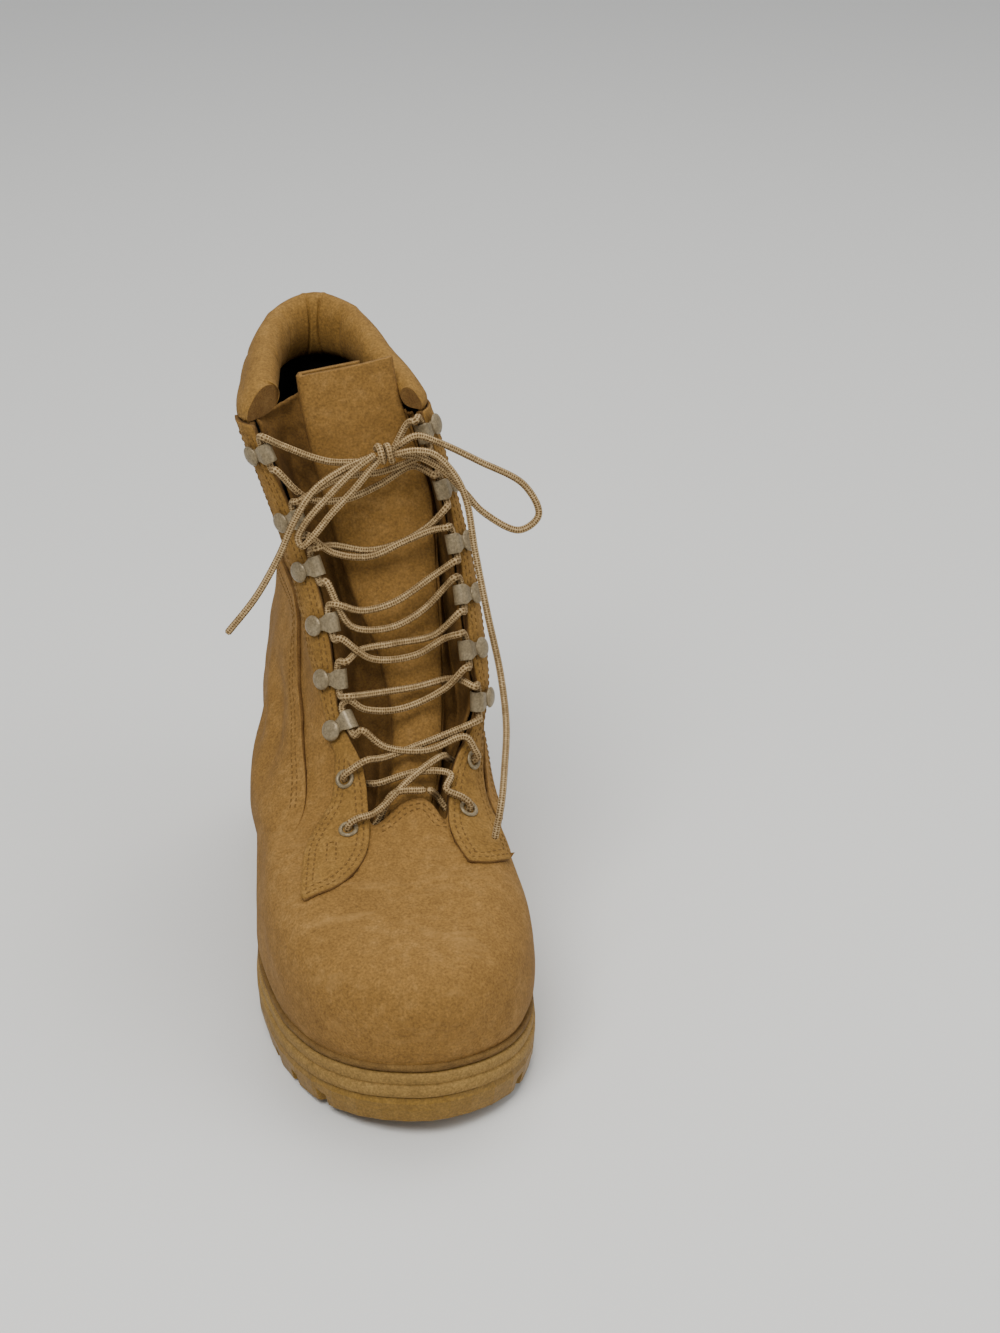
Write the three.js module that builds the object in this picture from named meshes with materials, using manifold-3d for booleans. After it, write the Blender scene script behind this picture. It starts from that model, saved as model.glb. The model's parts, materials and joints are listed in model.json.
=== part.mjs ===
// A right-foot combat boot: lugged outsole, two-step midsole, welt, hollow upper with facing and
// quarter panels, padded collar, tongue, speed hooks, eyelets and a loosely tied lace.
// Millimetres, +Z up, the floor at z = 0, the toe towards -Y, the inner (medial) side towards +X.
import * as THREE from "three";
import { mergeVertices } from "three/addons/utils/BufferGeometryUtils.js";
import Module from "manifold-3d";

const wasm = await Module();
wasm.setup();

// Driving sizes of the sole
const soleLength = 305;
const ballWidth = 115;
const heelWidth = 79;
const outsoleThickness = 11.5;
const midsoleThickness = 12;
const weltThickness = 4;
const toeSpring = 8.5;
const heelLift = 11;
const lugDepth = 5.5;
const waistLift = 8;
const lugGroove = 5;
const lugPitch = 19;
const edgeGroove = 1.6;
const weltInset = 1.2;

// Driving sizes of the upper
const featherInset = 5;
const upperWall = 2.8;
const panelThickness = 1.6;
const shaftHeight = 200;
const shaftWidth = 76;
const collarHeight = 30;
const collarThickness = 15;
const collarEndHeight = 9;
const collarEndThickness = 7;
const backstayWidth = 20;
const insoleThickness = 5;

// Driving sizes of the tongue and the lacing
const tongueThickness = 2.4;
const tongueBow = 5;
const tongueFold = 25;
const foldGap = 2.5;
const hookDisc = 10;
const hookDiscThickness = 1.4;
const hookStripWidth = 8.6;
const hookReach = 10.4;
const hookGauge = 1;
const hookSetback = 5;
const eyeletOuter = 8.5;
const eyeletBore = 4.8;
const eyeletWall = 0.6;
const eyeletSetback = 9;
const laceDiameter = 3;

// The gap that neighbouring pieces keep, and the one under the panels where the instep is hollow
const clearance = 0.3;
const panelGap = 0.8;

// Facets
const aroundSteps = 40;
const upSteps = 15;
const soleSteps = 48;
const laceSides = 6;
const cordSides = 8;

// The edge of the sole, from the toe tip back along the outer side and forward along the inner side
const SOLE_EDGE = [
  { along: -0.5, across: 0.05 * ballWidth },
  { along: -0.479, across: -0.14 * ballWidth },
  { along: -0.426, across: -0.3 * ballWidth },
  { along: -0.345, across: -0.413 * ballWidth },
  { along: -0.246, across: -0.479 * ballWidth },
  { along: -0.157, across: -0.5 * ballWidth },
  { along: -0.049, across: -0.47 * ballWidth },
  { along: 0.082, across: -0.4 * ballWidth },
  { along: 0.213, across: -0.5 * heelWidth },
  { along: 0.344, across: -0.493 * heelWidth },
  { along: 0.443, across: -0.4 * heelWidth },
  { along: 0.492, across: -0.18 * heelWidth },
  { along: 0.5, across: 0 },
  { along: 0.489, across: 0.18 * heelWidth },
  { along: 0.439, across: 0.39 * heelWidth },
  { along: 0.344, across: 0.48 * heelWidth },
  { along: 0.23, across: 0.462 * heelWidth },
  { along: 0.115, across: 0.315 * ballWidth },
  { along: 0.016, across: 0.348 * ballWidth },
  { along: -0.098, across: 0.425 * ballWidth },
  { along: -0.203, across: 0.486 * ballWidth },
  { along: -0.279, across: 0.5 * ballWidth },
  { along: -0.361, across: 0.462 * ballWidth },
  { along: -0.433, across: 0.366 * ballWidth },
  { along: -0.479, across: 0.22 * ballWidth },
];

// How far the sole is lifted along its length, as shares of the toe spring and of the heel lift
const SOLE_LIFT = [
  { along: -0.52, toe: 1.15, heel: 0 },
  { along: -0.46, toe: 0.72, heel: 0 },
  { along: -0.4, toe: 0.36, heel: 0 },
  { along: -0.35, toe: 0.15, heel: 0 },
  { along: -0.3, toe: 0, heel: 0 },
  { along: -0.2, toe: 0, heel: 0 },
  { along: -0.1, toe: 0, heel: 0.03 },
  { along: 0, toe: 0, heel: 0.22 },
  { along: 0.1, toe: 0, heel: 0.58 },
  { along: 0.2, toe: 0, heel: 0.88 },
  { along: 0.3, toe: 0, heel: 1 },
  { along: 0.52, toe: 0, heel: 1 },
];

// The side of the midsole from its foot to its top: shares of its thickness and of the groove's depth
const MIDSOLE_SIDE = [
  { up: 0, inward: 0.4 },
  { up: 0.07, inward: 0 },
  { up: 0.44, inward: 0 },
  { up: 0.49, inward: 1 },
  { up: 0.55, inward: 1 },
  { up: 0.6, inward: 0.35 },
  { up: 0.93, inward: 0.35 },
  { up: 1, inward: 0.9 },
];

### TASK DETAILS
Extract all lines as given.

### EXERCISE OUTPUT
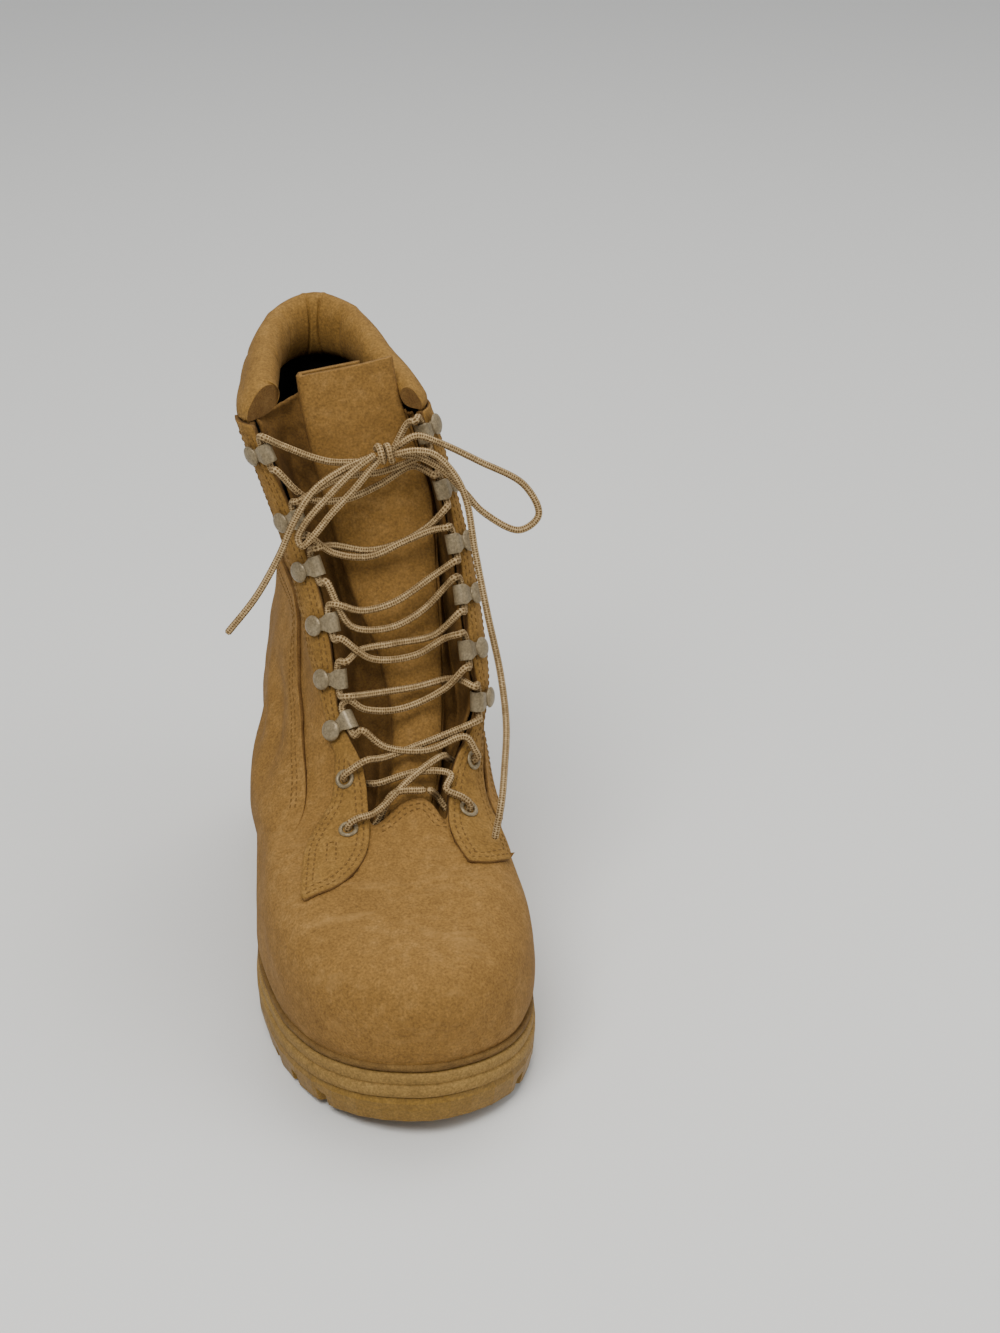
Write the three.js module that builds the object in this picture from named meshes with materials, using manifold-3d for booleans. After it, write the Blender scene script behind this picture. It starts from that model, saved as model.glb. The model's parts, materials and joints are listed in model.json.
=== part.mjs ===
// A right-foot combat boot: lugged outsole, two-step midsole, welt, hollow upper with facing and
// quarter panels, padded collar, tongue, speed hooks, eyelets and a loosely tied lace.
// Millimetres, +Z up, the floor at z = 0, the toe towards -Y, the inner (medial) side towards +X.
import * as THREE from "three";
import { mergeVertices } from "three/addons/utils/BufferGeometryUtils.js";
import Module from "manifold-3d";

const wasm = await Module();
wasm.setup();

// Driving sizes of the sole
const soleLength = 305;
const ballWidth = 115;
const heelWidth = 79;
const outsoleThickness = 11.5;
const midsoleThickness = 12;
const weltThickness = 4;
const toeSpring = 8.5;
const heelLift = 11;
const lugDepth = 5.5;
const waistLift = 8;
const lugGroove = 5;
const lugPitch = 19;
const edgeGroove = 1.6;
const weltInset = 1.2;

// Driving sizes of the upper
const featherInset = 5;
const upperWall = 2.8;
const panelThickness = 1.6;
const shaftHeight = 200;
const shaftWidth = 76;
const collarHeight = 30;
const collarThickness = 15;
const collarEndHeight = 9;
const collarEndThickness = 7;
const backstayWidth = 20;
const insoleThickness = 5;

// Driving sizes of the tongue and the lacing
const tongueThickness = 2.4;
const tongueBow = 5;
const tongueFold = 25;
const foldGap = 2.5;
const hookDisc = 10;
const hookDiscThickness = 1.4;
const hookStripWidth = 8.6;
const hookReach = 10.4;
const hookGauge = 1;
const hookSetback = 5;
const eyeletOuter = 8.5;
const eyeletBore = 4.8;
const eyeletWall = 0.6;
const eyeletSetback = 9;
const laceDiameter = 3;

// The gap that neighbouring pieces keep, and the one under the panels where the instep is hollow
const clearance = 0.3;
const panelGap = 0.8;

// Facets
const aroundSteps = 40;
const upSteps = 15;
const soleSteps = 48;
const laceSides = 6;
const cordSides = 8;

// The edge of the sole, from the toe tip back along the outer side and forward along the inner side
const SOLE_EDGE = [
  { along: -0.5, across: 0.05 * ballWidth },
  { along: -0.479, across: -0.14 * ballWidth },
  { along: -0.426, across: -0.3 * ballWidth },
  { along: -0.345, across: -0.413 * ballWidth },
  { along: -0.246, across: -0.479 * ballWidth },
  { along: -0.157, across: -0.5 * ballWidth },
  { along: -0.049, across: -0.47 * ballWidth },
  { along: 0.082, across: -0.4 * ballWidth },
  { along: 0.213, across: -0.5 * heelWidth },
  { along: 0.344, across: -0.493 * heelWidth },
  { along: 0.443, across: -0.4 * heelWidth },
  { along: 0.492, across: -0.18 * heelWidth },
  { along: 0.5, across: 0 },
  { along: 0.489, across: 0.18 * heelWidth },
  { along: 0.439, across: 0.39 * heelWidth },
  { along: 0.344, across: 0.48 * heelWidth },
  { along: 0.23, across: 0.462 * heelWidth },
  { along: 0.115, across: 0.315 * ballWidth },
  { along: 0.016, across: 0.348 * ballWidth },
  { along: -0.098, across: 0.425 * ballWidth },
  { along: -0.203, across: 0.486 * ballWidth },
  { along: -0.279, across: 0.5 * ballWidth },
  { along: -0.361, across: 0.462 * ballWidth },
  { along: -0.433, across: 0.366 * ballWidth },
  { along: -0.479, across: 0.22 * ballWidth },
];

// How far the sole is lifted along its length, as shares of the toe spring and of the heel lift
const SOLE_LIFT = [
  { along: -0.52, toe: 1.15, heel: 0 },
  { along: -0.46, toe: 0.72, heel: 0 },
  { along: -0.4, toe: 0.36, heel: 0 },
  { along: -0.35, toe: 0.15, heel: 0 },
  { along: -0.3, toe: 0, heel: 0 },
  { along: -0.2, toe: 0, heel: 0 },
  { along: -0.1, toe: 0, heel: 0.03 },
  { along: 0, toe: 0, heel: 0.22 },
  { along: 0.1, toe: 0, heel: 0.58 },
  { along: 0.2, toe: 0, heel: 0.88 },
  { along: 0.3, toe: 0, heel: 1 },
  { along: 0.52, toe: 0, heel: 1 },
];

// The side of the midsole from its foot to its top: shares of its thickness and of the groove's depth
const MIDSOLE_SIDE = [
  { up: 0, inward: 0.4 },
  { up: 0.07, inward: 0 },
  { up: 0.44, inward: 0 },
  { up: 0.49, inward: 1 },
  { up: 0.55, inward: 1 },
  { up: 0.6, inward: 0.35 },
  { up: 0.93, inward: 0.35 },
  { up: 1, inward: 0.9 },
];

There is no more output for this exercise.